6. Besides, the sureties on this bond are to be protected by the law; their obligations are not to be enlarged beyond the strict terms of their engagements. Irwin v. KiVbum (1885), 104 Ind. 113, 3 N. E. 650; Dvmlap v. Eden (1896), 15 Ind. App. 575, 44 N. E. 560; Warrum v. Derry (1896), 14 Ind. App. 442, 42 N. E. 1123.

7. The trial court has found that the parties themselves could not agree as to the several amounts due each, also that all efforts toward an arbitration were abandoned. These being the only contingencies on the happening of either of which the liability in the bond would arise, and they having failed, then the conclusion must necessarily follow that there wras no breach of the bond before the bringing of this action, and no breach of the bond appearing from the facts found, appellants could not recover on their cross-complaint.

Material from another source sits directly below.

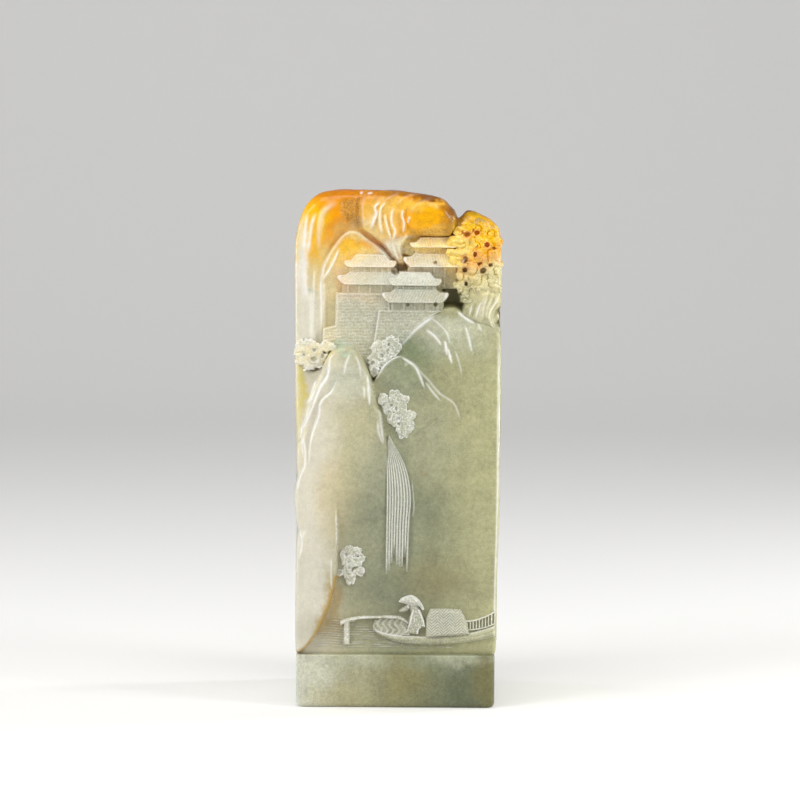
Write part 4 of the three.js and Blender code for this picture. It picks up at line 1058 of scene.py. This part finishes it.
def tower_form(tower, pitch):
    """Relief of a gate tower of two storeys under two swept roofs."""
    centre_x, foot = face(tower["across"], tower["levels"][0])
    half = tower["half_width"]
    levels = [face(0, up)[1] for up in tower["levels"]]
    roofs = [(roof_outline(LOWER_ROOF, centre_x, half, levels[1], levels[2]), levels[1], levels[2]),
             (roof_outline(UPPER_ROOF, centre_x, half, levels[3], levels[4]), levels[3], levels[4])]
    # Each storey's foot and head, its share of the half width, its relief and its number of bays
    storeys = [(foot - 0.1, levels[1] + 0.4, 0.84, 0.45, 5),
               (levels[2] - 0.1, levels[3] + 0.3, 0.62, 0.5, 7)]
    lean = tower["lean"]

    def form(x, z):
        out = np.full(x.shape, -1.0)
        highlight_and_white = np.zeros(x.shape)
        for low, high, share, depth, bays in storeys:
            inside = np.minimum(share * half - np.abs(x - centre_x), np.minimum(z - low, high - z))
            in_bay = np.abs(((x - centre_x) / (share * half) * bays / 2) % 1 - 0.5)
            posts = 0.14 * (in_bay > 0.4)
            rail = 0.14 * (np.abs(z - low - 0.42) < 0.06)
            out = np.maximum(out, np.where(inside > 0, depth + np.maximum(posts, rail), 4 * inside))
            # Painted highlights on the posts between the bays
            highlight_and_white = np.maximum(highlight_and_white, np.where(inside > 0, 0.14 * (in_bay > 0.4) + 0.05, 0))
        for outline, low, high in roofs:
            inside = depth_inside(x, z, outline, 1.5)
            t = np.clip((z - low) / (high - low), 0, 1)
            slope = tower["reach"] * (0.5 + 0.5 * (1 - t) ** 1.4)
            row = np.abs(np.sin(math.pi * (x - centre_x + lean * (z - low)) / pitch))
            on_tiles = (t < 0.9) & (inside > 0.2)
            edge = 0.14 * bell(inside, 0.12, 0.09)
            height = raised(inside, 1.0, 0.12) * (slope + 0.09 * row * on_tiles + edge)
            out = np.maximum(out, np.where(inside > 0, height, 4 * inside))
            # Painted highlights on the tile rows, the roof's rim and its lifted eave tips
            shine = np.where(on_tiles, 0.02 + 0.2 * row, 0.1) + 0.35 * bell(inside, 0.1, 0.1)
            shine = shine + 0.5 * step(np.abs(x - centre_x) / half, 0.84, 0.95) * step(t, 0.3, 0.5)
            highlight_and_white = np.where(inside > 0, np.minimum(shine, 0.8), highlight_and_white)
        # Painted shade: the rear tower's lower storey darkens downwards under the rock, and the drilled
        # holes are darker; the highlights fade there
        recess = tower["shade"] * step(z, levels[1] + 0.3, levels[0] + 1.4)
        for *hole, _ in HOLES:
            drilled = 1 - step(from_hole(x, z, *hole), 0.7, 1.2)
            out = out - 0.35 * drilled * (out > 0.4)
            recess = np.maximum(recess, drilled)
        return out, highlight_and_white * (1 - recess), 0.86 * recess

    return form


# Gate towers: levels are the foot and the eaves and top of the lower and of the upper roof. reach is how far
# the eaves stand out in mm, lean the slant of the tile rows and shade how dark the lower storey is.
TOWERS = [
    {"name": "left_gate", "node": "left_gate_tower", "across": -27.0, "half_width": 5.0, "seat": FAR,
     "levels": (77.0, 79.2, 82.0, 83.0, 85.8), "reach": 1.25, "lean": 0.9, "shade": 0.0},
    {"name": "front_gate", "node": "front_gate_tower", "across": 16.6, "half_width": 5.05, "seat": FAR - 0.5,
     "levels": (73.4, 75.4, 78.4, 79.1, 82.1), "reach": 1.25, "lean": -0.5, "shade": 0.0},
    {"name": "rear_gate", "node": "rear_gate_tower", "across": 35.0, "half_width": 4.7, "seat": FAR + 0.2,
     "levels": (78.6, 83.1, 86.1, 87.3, 89.7), "reach": 1.75, "lean": 0.2, "shade": 1.0},
]


class SEAL_OT_gates(bpy.types.Operator):
    """Carve the three gate towers with their tiled roofs"""

    bl_idname = "seal.gates"
    bl_label = "Gate towers"

    def execute(self, context):
        pitch = context.scene.seal_sizes.tile_pitch / MM
        for tower in TOWERS:
            middle, half = tower["across"], tower["half_width"] / HALF_WIDTH * 100 + 1
            low, high = tower["levels"][0] - 0.5, tower["levels"][4] + 0.5
            carving(tower["name"], [tower["node"]], (middle - half, low), (middle + half, high), 0.07,
                    tower_form(tower, pitch), level_seat(tower["seat"]))
        return {"FINISHED"}


# The front wall's corner, along which a highlight is painted
WALL_CORNER = [(-18.8, 73.7), (-24.6, 65)]


def wall_form(points, relief, course, length, joint, has_corner):
    """Relief of a brick wall: courses of the given height and brick length, with joints cut into them."""
    outline = polygon(points)

    def form(x, z):
        inside = np.minimum(depth_inside(x, z, outline), 0.6 - ground_depth(x, z))
        row = np.floor(z / course)
        wander = 0.06 * np.sin(3 * x + row)
        in_row = np.abs((z + wander) / course % 1 - 0.5)
        in_brick = np.abs((x / length + 0.5 * (row % 2) + 0.13 * np.sin(row * 2.1)) % 1 - 0.5)
        joints = np.maximum(step(in_row, 0.3, 0.46), step(in_brick, 0.38, 0.48))
        edge = 0.12 * bell(inside, 0.2, 0.16)
        cut = np.where(inside > 0.3, joint * joints, 0)
        # Painted highlights on the wall's rim and, on the front wall, along its corner; the joints are drawn
        # whiter
        highlight_and_white = 0.2 * joints + 1.6 * edge + 0.08 * chance_at(row, np.floor(x / length), 4)
        if has_corner:
            highlight_and_white = highlight_and_white + 0.6 * bell(to_line(x, z, polygon(WALL_CORNER), 1)[0], 0, 0.2)
        return raised(inside, relief, 0.25) - cut + edge * (inside > 0), np.clip(highlight_and_white, 0, 0.7)

    return form


class SEAL_OT_walls(bpy.types.Operator):
    """Carve the two brick walls under the gates"""

    bl_idname = "seal.walls"
    bl_label = "Brick walls"

    def execute(self, context):
        sizes = context.scene.seal_sizes
        bricks = sizes.course_height / MM, sizes.brick_length / MM, sizes.joint_depth / MM
        carving("left_wall", ["left_brick_wall"], (-76, 58), (-5, 79), 0.085,
                wall_form(LEFT_WALL, 1.1, *bricks, False), level_seat(FAR))
        carving("front_wall", ["front_brick_wall"], (-28, 58), (48, 75), 0.085,
                wall_form(FRONT_WALL, 1.35, *bricks, True), level_seat(FAR))
        return {"FINISHED"}


# Distance between the finest bumps of the foliage, in mm
FINE_LEAF_PITCH = 0.36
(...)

It appears not only that no present liability to appellants existed on the bond, but also that none could arise in future, for hy its terms it restricted the liability of its signers to *304payment of the sums found due from William R. McClelland to appellants on settlement of their partnership affairs by mutual agreement or arbitration within ninety days from its date. On failure and abandonment of mutual agreement and arbitration, when the prescribed time had elapsed, the bond became inoperative, and the court rightly directed it to be canceled.

The conclusions of law are correct on the facts found, and the judgment is affirmed.

Note. — Reported in 98 N. E. 300. See, also, under (1) 3 Cyc. 309; (2) 30 Cyc. 707; (3) 5 Cyc. 758; (4) 30 Cyc. 701; (5) 30 Cyc. 708; (6) 32 Cyc. 73. As to compromise and settlement between partners, see 40 Am. St. 564.